Docker compose is a tool used to create containers from images. Without docker compose, a docker run command needs to be issued from the terminal. This is inconvenient because often you need to specify many arguments which can lead to bloated docker run commands. With docker compose, you can specify all the arguments to create a container from an image in a compose.yml file.
Install Docker Desktop here. Make sure you have the Docker Desktop app running when you want to use Docker.
sudo apt install docker.io
After cloning the AUV-2024 repo, enter the docker container. Run docker compose up. The first time you do this, it will pull the image which may take a while. Every other time after that, it will used the cached image that was already downloaded. The docker compose up command creates a container using our image and the correct arguments. To stop the container, ctrl-C in the terminal. To delete the container, run docker compose down. If you image is out of date, delete the container, run docker compose pull, then docker compose up.
It is recommended you install the docker and remote development extensions in vs code. This allows you to create vscode windows in the container by navigating to the docker tab in vscode, right clicking on the container, and attaching visual studio code.
This guide will walk you through the steps to ensure your Docker images are compatible across multiple platforms(arm64 and amd64 machines)
- Before proceeding, make sure you're working with the latest version of the image by pulling it from Docker Hub. Replace <image_type> with the appropriate tag (eg:
baseorpoolside):
docker pull mcgillrobotics/auv_2024:<image_type>
- Next, make sure you have the buildx command installed
(*)
docker buildx version
If its not installed, install it using brew(for macOS)
brew install docker-buildx
Then run (*) again to ensure that buildx is properly installed.
- To create multi-platform images, you need to create a new buildx builder.
docker buildx create --name multi_architecture_builder --use
Ensure it's running correctly by listing all your active containers.
docker ps -a
Then go ahead and pull the latest image again to make sure everything is up to date
docker pull mcgillrobotics/auv_2024:<image_type>
- Now, navigate to the directory where the Dockerfile is located, and run the following command to push build and push the image for both amd64 and arm64
docker buildx build --platform linux/amd64,linux/arm64 -t mcgillrobotics/auv_2024:<image_type> --push .
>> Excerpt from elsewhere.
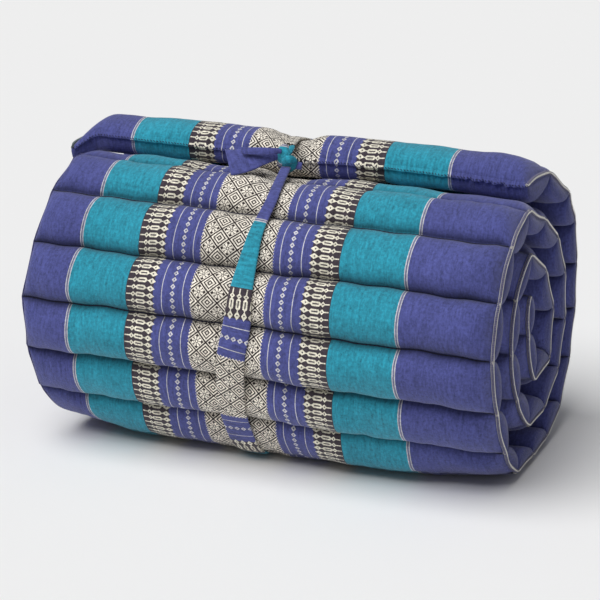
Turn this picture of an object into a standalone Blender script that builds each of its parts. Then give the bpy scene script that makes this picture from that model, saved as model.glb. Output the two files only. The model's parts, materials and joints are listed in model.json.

(replace <image_type> with tag(eg: base or poolside)
Now just repeat the process by navigating to the different Dockerfiles inside the Docker directory, pulling the latest images, and repeating step 4 by changing the <image_type>
To use your dedicated gpu in the container, comment out the deploy section of the compose.yml file. Install nvidia-container-toolkit and restart your computer. Now when you docker compose up, your gpu will be visible in the container. For some reason this breaks gazebo, but gazebo runs well without a gpu. This is useful for training yolo models without having to install ultralytics on your machine.
To test your gpu, open python and run import torch and torch.cuda.is_available().